After football season, it was less hectic. But then her husband was involved in recruiting players. "That meant 40 people for brunch every Sunday with recruits, parents, and coaches."
Since Barry has been athletic director, Cindy said it hasn't been as stressful. However, she lamented, "I gained 17 pounds. I'm back on Weight Watchers."
The couple is still busy at least four nights a week with community or UW events. Being athletic director is a year-long commitment with no "off season," she noted.
In 2003, the Alvarezes were asked to be co-chairs for Gilda's Club Madison. "I said, 'we need to do this,'" said Cindy. "We've lost both of our mothers to breast cancer."

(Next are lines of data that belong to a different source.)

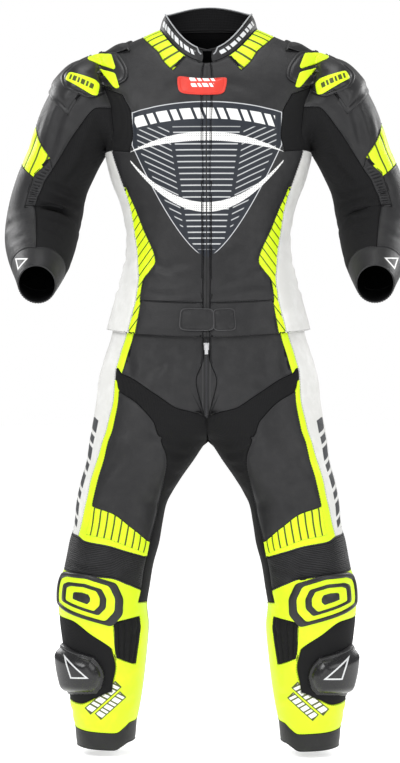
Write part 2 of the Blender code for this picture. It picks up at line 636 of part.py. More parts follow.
def jacket(body, collection):
    wedge = body.block("wedge", "flank", "wedge_low", "wedge_top")
    thin_line = body.block("wedge", "flank", "band_top", "wedge_low")
    band_strip = body.block("wedge", "flank", "hem", "band_top")
    front = body.block("zip_edge", "flank", "band_top", "neckline") - wedge - thin_line
    front |= body.block("flank", "side", "tip", "patch_top")
    front -= body.block("wedge", "flank", "armpit", "arm_high")
    neck = body.block("chest", "side", "patch_top", "neckline")
    pair("jacket_front", body, front - neck, LEATHER, black_leather(), collection)
    pair("neck_stripe", body, neck, LEATHER, neon_leather(), collection)
    pair("flank_stripe", body, wedge | thin_line | band_strip, LEATHER, neon_leather(), collection)
    side = body.block("flank", "back_flank", "hem", "armpit")
    pair("jacket_side", body, side, LEATHER, white_leather(), collection)
    back = body.block("back_flank", "spine", "hem", "neckline")
    back |= body.block("side", "back_flank", "tip", "neckline")
    panel("jacket_back", body, back, LEATHER, black_leather(), collection, both=True)
    band = body.block("zip_edge", "wedge", "hem", "band_top")
    pair("waistband_front", body, band, LEATHER, black_leather(), collection)
    zip_cells = body.block("middle", "zip_edge", "hem", "neckline")
    panel("front_zip", body, zip_cells, TAPE_WALL, black_stretch(), collection, both=True)
    tab = body.block("middle", "patch", "tab_low", "tab_high")
    panel("belt_tab", body, tab, TAB_WALL, black_leather(), collection, lift=SEAT_GAP, both=True)
    patch = body.block("middle", "patch", "tip", "patch_top")
    label = material("red_label", RED, 0.5)
    panel("chest_patch", body, patch, PATCH_WALL, label, collection, lift=SEAT_GAP, both=True)
    stand = collar_net()
    stand_cells = stand.block(0, COLLAR_COLUMNS, 0, COLLAR_ROWS)
    panel("collar", stand, stand_cells, LEATHER, black_leather(), collection)


def sleeves(body, arm, collection):
    gusset = body.block("wedge", "flank", "armpit", "arm_high")
    pair("armpit_gusset", body, gusset, STRETCH, black_stretch(), collection)
    cup = cup_net(body, arm)
    cup_cells = cup.block("back", "front", "inner", "outer") - {(0, 0), (5, 0)}
    swell = {(i, j): CUP_SWELL for i in range(1, 6) for j in (1, 2)}
    pair(
        "shoulder_cup",
        cup,
        cup_cells,
        CUP_WALL,
        hard_plastic(),
        collection,
        lift=SEAT_GAP,
        crown=lambda i, j: swell.get((i, j), 0.0),
    )
    stripes = arm.block("top", "rib_front", "stripe_top", "stripe_low")
    stripes |= arm.block("top_back", "top_again", "stripe_top", "stripe_low")
    rib = arm.block("rib_front", "front", "stripe_top", "rib_low")
    outer = arm.block("top", "front", "armhole", "cuff_top")
    outer |= arm.block("back_seam", "top_again", "armhole", "cuff_top")
    inner = arm.block("front", "back_seam", "armhole", "cuff_top")
    pair("sleeve_stripe", arm, stripes, LEATHER, neon_leather(), collection)
    pair("elbow_rib", arm, rib, ACCORDION, black_stretch(), collection, fold=1)
    pair("sleeve_outer", arm, outer - stripes - rib, LEATHER, black_leather(), collection)
    pair("sleeve_inner", arm, inner, STRETCH, black_stretch(), collection)
    cuff = arm.block("top", "top_again", "cuff_top", "cuff_end")
    pair("cuff", arm, cuff, LEATHER, black_leather(), collection)


# -------------------------------------------------------------------------------------------- trousers
def trousers(leg, collection):
    vee = leg.block("middle", "strip_out", "vee_top", "vee_low")
    inner = leg.block("middle", "inner_seam", "vee_low", "band_low")
    behind = leg.block("seat_in", "middle_back", "vee_low", "band_low")
    calf = leg.block("back_seam", "middle_back", "band_low", "ankle_top")
    knee_in = leg.block("middle", "inner_seam", "band_low", "shield_mid")
    pair("trouser_stretch", leg, vee | inner | behind | calf | knee_in, STRETCH, black_stretch(), collection)
    yoke = leg.block("fly_edge", "strip_in", "waist", "vee_top")
    pair("trouser_front", leg, yoke, LEATHER, black_leather(), collection)
    hip = leg.block("strip_in", "strip_out", "waist", "vee_top")
    pair("hip_strip", leg, hip, LEATHER, neon_leather(), collection)
    strip = leg.block("strip_in", "strip_out", "vee_low", "stripes_low")
    stripes = leg.block("inner_seam", "strip_in", "stripes_top", "stripes_low")
    pair("thigh_stripes", leg, strip | stripes, LEATHER, neon_leather(), collection)
    side = leg.block("strip_out", "back_seam", "waist", "stripes_low")
    pair("trouser_side", leg, side, LEATHER, white_leather(), collection)
    thigh = leg.block("inner_seam", "strip_in", "vee_low", "stripes_top")
    pair("thigh_front", leg, thigh, LEATHER, black_leather(), collection)
    band = leg.block("inner_seam", "back_seam", "stripes_low", "band_low")
    pair("knee_band", leg, band, LEATHER, black_leather(), collection)
    back = leg.block("back_seam", "middle_back", "waist", "vee_low")
    back |= leg.block("back_seam", "seat_in", "vee_low", "band_low")
    pair("trouser_back", leg, back, SEAT_LEATHER, black_leather(), collection, fold=1)
    insert = leg.block("inner_seam", "inner_front", "shield_low", "field_top")
    field = leg.block("mid_front", "side_back", "field_top", "field_low")
    shin = leg.block("inner_seam", "back_seam", "band_low", "ankle_top")
    shin |= leg.block("middle", "inner_seam", "shield_mid", "ankle_top")
    pair("shin_panel", leg, shin - insert - field, LEATHER, neon_leather(), collection)
    pair("knee_rib", leg, insert, STRETCH, black_stretch(), collection)
    pair("slider_field", leg, field, LEATHER, black_stretch(), collection)
    ankle = leg.block("middle", "middle_back", "ankle_top", "ankle_end")
    pair("ankle_cuff", leg, ankle, LEATHER, black_leather(), collection)
    shield = leg.block("inner_front", "side", "band_low", "shield_low")
    shield -= leg.block("inner_front", "mid_front", "band_low", "shield_mid")
    pair("knee_shield", leg, shield, SHIELD_WALL, black_leather(), collection, lift=SEAT_GAP)
    fly = leg.block("middle", "fly_edge", "waist", "vee_top")
    panel("fly_zip", leg, fly, TAPE_WALL, black_stretch(), collection, both=True)
    puck = slider_net()
    rise = {(i, j): SLIDER_CROWN for i in (1, 2, 3) for j in (1, 2, 3)}
    pair(
        "knee_slider",
        puck,
        puck.block(0, 4, "edge_high", "edge_low"),
        SLIDER_EDGE,
        hard_plastic(),
        collection,
        lift=SLIDER_SEAT,
        crown=lambda i, j: rise.get((i, j), 0.0),
    )


# ------------------------------------------------------------------------------------------- fly zip pull
FLY_SLIDER = (0.0096, 0.0040, 0.0130)  # wide, deep, tall
FLY_LEVEL = 0.572  # the slider's middle, below the origin
FLY_SEAT = 0.0006
EAR = (0.0010, 0.0046, 0.0034)  # each of the two ears that hold the pin
PIN_RADIUS, PIN_CLEARANCE = 0.0007, 0.00008
PIN_STAND = 0.0026  # the pin's centre line off the slider's face
PULL = (0.0062, 0.0014, 0.0190)  # its plate, below the knuckle
KNUCKLE_RADIUS = 0.0018


def bar(name, size, middle, finish, collection, bevel=0.0):
    maker = bmesh.new()
    bmesh.ops.create_cube(maker, size=1.0, matrix=Matrix.Translation(middle) @ Matrix.Diagonal((*size, 1)))
    if bevel:
        bmesh.ops.bevel(maker, geom=maker.edges[:], offset=bevel, segments=2, affect="EDGES", profile=0.5)
    return add_object(name, maker, finish, collection)


def rod(name, radius, length, middle, finish, collection):
    """A round bar along X."""
    maker = bmesh.new()
    turn = Matrix.Translation(middle) @ Matrix.Rotation(math.pi / 2, 4, "Y")
    bmesh.ops.create_cone(
        maker, cap_ends=True, segments=24, radius1=radius, radius2=radius, depth=length, matrix=turn
    )
    return add_object(name, maker, finish, collection)


def combine(obj, other, operation):
    other.hide_render = True
    other.display_type = "WIRE"
    step = obj.modifiers.new(other.name, "BOOLEAN")
    step.operation = operation
    step.solver = "EXACT"
    step.object = other


def fly_pull(leg, collection, cutters):
    """The slider stands on the fly tape; its pull hangs from a pin between two ears."""
    wide, deep, tall = FLY_SLIDER
    above, below = (leg.nodes[0, leg.rows[name]][0] for name in ("under_hem", "yoke_mid"))
    share = (above.z + FLY_LEVEL + tall / 2) / (above.z - below.z)
    face = above.lerp(below, share).y - FLY_SEAT - deep
    pin = Vector((0, face - PIN_STAND, -FLY_LEVEL + tall / 2 - EAR[2] / 2))
    steel = metal()
    slider_middle = Vector((0, face + deep / 2, -FLY_LEVEL))
    slider = bar("fly_slider", FLY_SLIDER, slider_middle, steel, collection, 0.0010)
    for side in (-1, 1):
        ear_middle = Vector((side * (wide / 2 - EAR[0] / 2), face - EAR[1] / 2 + 0.0003, pin.z))
        combine(slider, bar("ear", EAR, ear_middle, steel, cutters), "UNION")
    combine(slider, rod("pin", PIN_RADIUS, wide - EAR[0], pin, steel, cutters), "UNION")
    plate_middle = pin - Vector((0, 0, PULL[2] / 2))
    pull = bar("fly_pull", PULL, plate_middle, steel, collection, 0.0004)
    combine(pull, rod("knuckle", KNUCKLE_RADIUS, PULL[0] + 0.0006, pin, steel, cutters), "UNION")
    combine(pull, rod("pin_hole", PIN_RADIUS + PIN_CLEARANCE, wide, pin, steel, cutters), "DIFFERENCE")


def main():
    for obj in list(bpy.data.objects):
        bpy.data.objects.remove(obj)
    suit = bpy.data.collections.new("race_suit")
    bpy.context.scene.collection.children.link(suit)
    body, leg = body_net(), leg_net()
    arm = arm_net(body)
    jacket(body, suit)
    sleeves(body, arm, suit)
    trousers(leg, suit)
    cutters = bpy.data.collections.new("race_suit_cutters")
    cutters.hide_render = True
    bpy.context.scene.collection.children.link(cutters)
    fly_pull(leg, suit, cutters)


main()
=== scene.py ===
"""The looks of a two-piece leather race suit, filled out as if worn, with nobody in it.

Three forms (body, leg, arm) are hollow tubes through hoops of named sizes, and on each a net of seam lines
says where one panel ends and the next begins. A panel is a block of cells of that net, laid smoothly on the
form, folded in along its seams, creased, and given its wall. Prints and inserts are cut in the plane that
they are seen in and laid on the cloth. Metres, +Z up; the suit faces -Y and its own left is at +X.
"""

import json
import math
from collections import namedtuple

import bmesh
import bpy
import numpy as np
from mathutils import Matrix, Vector, kdtree
from mathutils.bvhtree import BVHTree

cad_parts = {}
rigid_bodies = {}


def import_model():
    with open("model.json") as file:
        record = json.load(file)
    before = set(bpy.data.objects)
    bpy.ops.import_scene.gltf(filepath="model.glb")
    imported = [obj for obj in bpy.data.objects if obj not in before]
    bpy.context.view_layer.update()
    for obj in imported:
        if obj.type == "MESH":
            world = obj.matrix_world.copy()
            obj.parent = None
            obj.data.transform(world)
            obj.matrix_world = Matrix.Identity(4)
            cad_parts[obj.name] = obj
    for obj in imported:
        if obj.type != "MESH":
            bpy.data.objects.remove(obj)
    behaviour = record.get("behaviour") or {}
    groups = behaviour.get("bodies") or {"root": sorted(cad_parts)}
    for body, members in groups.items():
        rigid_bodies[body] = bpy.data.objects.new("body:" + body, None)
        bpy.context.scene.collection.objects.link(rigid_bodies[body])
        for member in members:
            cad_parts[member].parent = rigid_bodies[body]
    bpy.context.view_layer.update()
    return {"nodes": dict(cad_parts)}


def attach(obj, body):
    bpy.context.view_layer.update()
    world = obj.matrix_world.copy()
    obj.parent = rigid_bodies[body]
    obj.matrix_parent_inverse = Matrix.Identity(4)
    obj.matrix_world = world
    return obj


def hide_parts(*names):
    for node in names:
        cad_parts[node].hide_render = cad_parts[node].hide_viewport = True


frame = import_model()
SUIT = "suit"  # the body that all but the swinging pull rides on

# ---------------------------------------------------------------------------------------------- sizes
LEATHER = 0.0019  # leather with its lining
STRETCH = 0.0016  # knitted aramid stretch panels
SEAM_RINGS = (0.0010, 0.0016)  # how wide the fold at a seam is: its steep part and its shoulder
SEAM_DEPTHS = (0.0018, 0.0005, 0.0)  # how deep the rim and the two rings behind it lie
STITCH_LONG, STITCH_WIDE, STITCH_PITCH = 0.0032, 0.0008, 0.0048

# ---------------------------------------------------------------------------------------------- forms
# A hoop of the body or the leg. Its front, side and back may lie at unlike heights; half_width is from x_mid
# to the side, front and back are the depths from y_mid, and power rounds (2) or squares (3) its corners.
Hoop = namedtuple("Hoop", "level z_front z_side z_back x_mid y_mid half_width front back power")

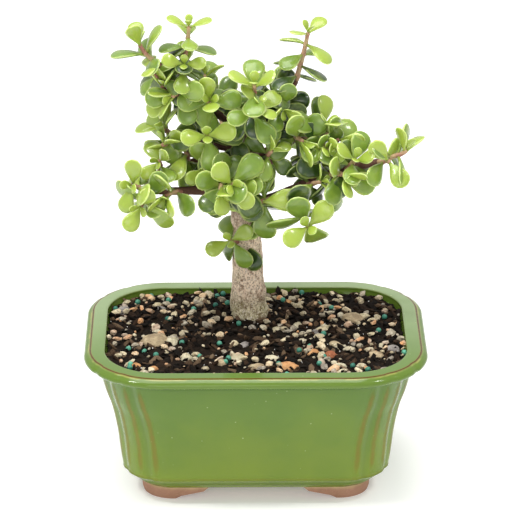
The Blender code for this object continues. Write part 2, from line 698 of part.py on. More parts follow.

They helped raise millions of dollars to build Gilda's Club Madison, the 23rd clubhouse in North America inspired by Saturday Night Live comedian Gilda Radner, who died of ovarian cancer.
Gilda's Club Madison opened in 2007 at 7907 UW Health Court in Middleton. "Along the way it became a passion," said Cindy of her involvement with the club.
"It provides an emotional and social support system for anyone living with cancer," Cindy noted. "It offers social groups, potlucks, art classes, networking groups, speakers, and support groups for children, survivors, and those grieving. Every service is free. We do not receive any government funding"
She told the women, "Everyone in this room will be touched by cancer. There is such a need for Gilda's Club." She invited them to tour Gilda's Club Madison. Donations are also welcome. For more information call 608-828-8880 or go to www.gildasclubmadison.org
Importance of family
Family continues to be a passion in Cindy's life, too. She and Barry have been married 42 years. They have two daughters, one son, and six grandchildren.
Two children live in the Madison area and the other lives in Pewaukee. Dealing with challenges has made the family stronger. "You need faith, good friends, and family," Cindy emphasized.
Also at the Spring Celebration, the Catholic Woman's Club gave its annual Christian Achievement Award to Jean Elvekrog of St. John the Baptist Parish in Waunakee. Pat Breunig, award committee chair, said that Elvekrog was nominated because of her involvement in activities at the parish, local, and national levels.
Elvekrog was formerly the librarian at St. John the Baptist School and worked at the Waunakee Public Library. She serves on the board of Catholic Charities of the Diocese of Madison and has been involved in school and library organizations, including the Catholic Library Association. She has been active at her parish, including involvement in the recent church building project.
The plaque for her award honors Elvekrog for "her outstanding work and tireless efforts on behalf of all of God's children."
The Catholic Woman's Club also gave a total of $12,300 to educational, religious, and charitable activities.
Twenty-five women were welcomed as new members of the club.